Nurturing a child is the critical point here. If we tell them, That's nice, but it doesn't mean anything significant. Move along. How will they ever really believe that they could ever be anything? I suffer that now, not sure if I can call myself a writer or a poet even though I do both and have even been published! Maybe it is because I don't really feel all grown up and so much importance was placed on being grown up before one could really be anything at all.

Holly wants to be a pilot too and a construction worker. She already builds things. She LOVES aircraft of all kind. You will never catch me doubting what any of my children are capable of. Not ever. Watch them fly!


The kids are also farmers, right by our side doing work that they love, hard work. They earn the credit for this work that most just dismiss the value of because of their age alone. That is so problematic. Children can and want to do meaningful work and my children do.

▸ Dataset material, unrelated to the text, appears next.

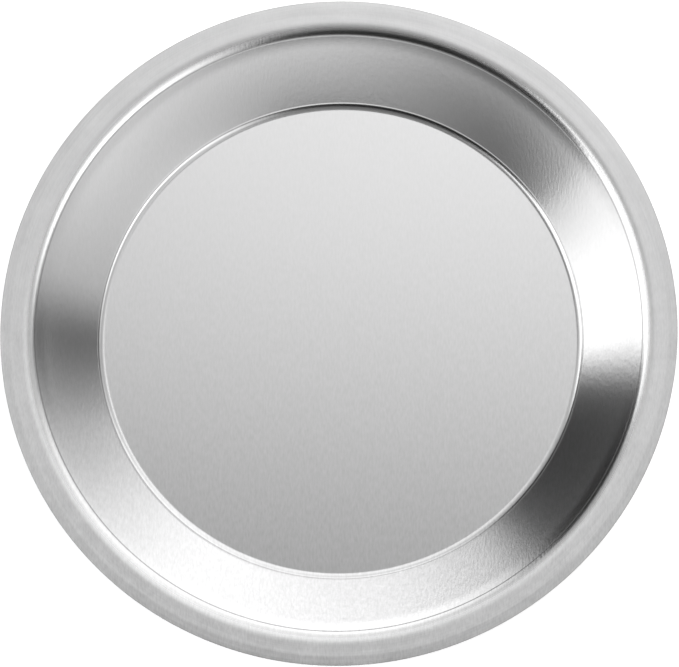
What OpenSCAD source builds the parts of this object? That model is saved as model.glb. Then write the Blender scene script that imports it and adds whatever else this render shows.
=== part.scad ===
// Round pie tin, drawn in one piece from flat sheet: a flat base, a straight flared wall and a level rim.
// The whole section keeps one sheet thickness, and every bend is tangent to the runs on both sides of it.
// The underside of the base lies on z = 0 and the tin stands on the Z axis. Lengths are in millimetres.

/* [Overall size] */
// Diameter of the mouth, where the inside of the wall would meet the top of the rim in a sharp corner
mouth_d = 232; // [200:0.5:320]
// Diameter of the floor, where the inside of the wall would meet the floor in a sharp corner
base_d = 181.5; // [100:0.25:215]
// Height from the underside of the base to the top of the rim
depth = 21; // [12:0.5:60]

/* [Sheet] */
// Thickness of the sheet
sheet = 0.5; // [0.2:0.05:1.2]

/* [Bends] */
// Inside radius where the base turns up into the wall
base_bend_r = 4.1; // [1:0.1:12]
// Inside radius under the rim, where the wall turns out into it
rim_bend_r = 7.5; // [1:0.1:12]

/* [Rim] */
// Width of the rim, from the sharp corner at the mouth to the outer edge
rim_w = 11; // [6:0.25:30]
// Angle by which the outer edge of the rim is turned down
edge_turn = 5; // [1:0.5:45]
// Inside radius of the turned-down edge
edge_bend_r = 6; // [1:0.1:12]
// Width of the strip beyond that bend, measured along the sheet
edge_strip = 1; // [0.2:0.1:3]

/* [Smoothness] */
// Largest angle between neighbouring facets of a bend
bend_step = 3; // [1:0.5:15]
// Segments in a full turn when the tin is drawn as a mesh
turn_steps = 180; // [48:4:360]

/* [Hidden] */
// Slope of the wall, measured from the horizontal
wall_angle = atan2(depth - sheet, (mouth_d - base_d) / 2);
// Distance from each sharp corner to the start of its bend, along the inside or top face
base_tangent = base_bend_r * tan(wall_angle / 2);
rim_tangent = (rim_bend_r + sheet) * tan(wall_angle / 2);
// Reach of the turned-down edge beyond the level part of the rim
edge_reach = (edge_bend_r + sheet) * sin(edge_turn) + edge_strip * cos(edge_turn);
// Centre of each bend in the half section, as [radius from the axis, height]
base_centre = [base_d / 2 - base_tangent, sheet + base_bend_r];
rim_centre = [mouth_d / 2 + rim_tangent, depth - sheet - rim_bend_r];
edge_centre = [mouth_d / 2 + rim_w - edge_reach, depth - sheet - edge_bend_r];
// Direction in which the turned-down strip runs
edge_heading = [cos(edge_turn), -sin(edge_turn)];

// Points of an arc, from one angle to another, both ends included
function arc(centre, radius, from, to) =
    let (steps = ceil(abs(to - from) / bend_step))
    [for (i = [0:steps])
        let (angle = from + (to - from) * i / steps)
        centre + radius * [cos(angle), sin(angle)]];

// Outline of the half section at a given height above the underside of the sheet, from the axis to the
// edge of the rim. The two bends that turn down grow with that height, and the one that turns up shrinks.
function outline(above) =
    let (
        base_arc = arc(base_centre, base_bend_r + sheet - above, -90, wall_angle - 90),
        rim_arc = arc(rim_centre, rim_bend_r + above, wall_angle + 90, 90),
        edge_arc = arc(edge_centre, edge_bend_r + above, 90, 90 - edge_turn),
        edge_end = edge_arc[len(edge_arc) - 1] + edge_strip * edge_heading
    )
    concat([[0, above]], base_arc, rim_arc, edge_arc, [edge_end]);

// The same points in the opposite order
function reverse(points) = [for (i = [len(points) - 1:-1:0]) points[i]];

// Half section of the sheet, between its underside and its top face
module section() {
    polygon(concat(outline(0), reverse(outline(sheet))));
}

// The tin: the section turned about the axis
module pie_tin() {
    color("silver")
        rotate_extrude($fn = turn_steps)
            section();
}

pie_tin();
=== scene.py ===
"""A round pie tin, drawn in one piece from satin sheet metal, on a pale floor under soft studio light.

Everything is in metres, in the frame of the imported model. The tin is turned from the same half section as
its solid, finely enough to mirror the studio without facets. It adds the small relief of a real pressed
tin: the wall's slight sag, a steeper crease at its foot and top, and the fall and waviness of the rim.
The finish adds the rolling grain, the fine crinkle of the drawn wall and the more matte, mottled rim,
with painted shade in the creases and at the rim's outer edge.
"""
import functools
import logging
import math
from dataclasses import dataclass, field
from typing import Any

import bpy
from mathutils import Matrix, Vector


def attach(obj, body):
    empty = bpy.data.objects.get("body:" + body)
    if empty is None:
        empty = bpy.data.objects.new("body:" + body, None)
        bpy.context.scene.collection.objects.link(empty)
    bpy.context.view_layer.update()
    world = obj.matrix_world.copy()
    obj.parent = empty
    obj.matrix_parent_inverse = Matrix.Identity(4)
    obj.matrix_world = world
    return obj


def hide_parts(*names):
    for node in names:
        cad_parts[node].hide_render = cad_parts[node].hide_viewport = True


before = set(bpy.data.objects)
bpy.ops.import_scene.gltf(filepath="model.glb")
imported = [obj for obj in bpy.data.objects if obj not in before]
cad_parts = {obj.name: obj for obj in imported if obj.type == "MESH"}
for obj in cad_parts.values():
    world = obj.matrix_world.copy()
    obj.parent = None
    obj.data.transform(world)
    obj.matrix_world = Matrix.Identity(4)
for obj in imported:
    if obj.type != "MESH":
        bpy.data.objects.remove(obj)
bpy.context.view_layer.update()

log = logging.getLogger("pie_tin")

MM = 0.001
WHITE = (1.0, 1.0, 1.0, 1.0)
Point = tuple[float, float]
Waves = tuple[tuple[int, float, float], ...]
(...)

I will continue to be their biggest fan, encourage them to dream and see possibilities with every turn. I will carefully tend their imagination and help turn their dreams into reality. That is how we homeschool and how we parent. It goes beyond that though, it doesn't stop at my children. More and more, I have found myself cheering on and encouraging others, children and adults, to believe in their own possibilities. Who says that it is too late? Seriously? Who? If you want to do it, give it a try. Progress measured in inches is still progress.

What do you want to be when you grow up? Can you take the step and call yourself that now?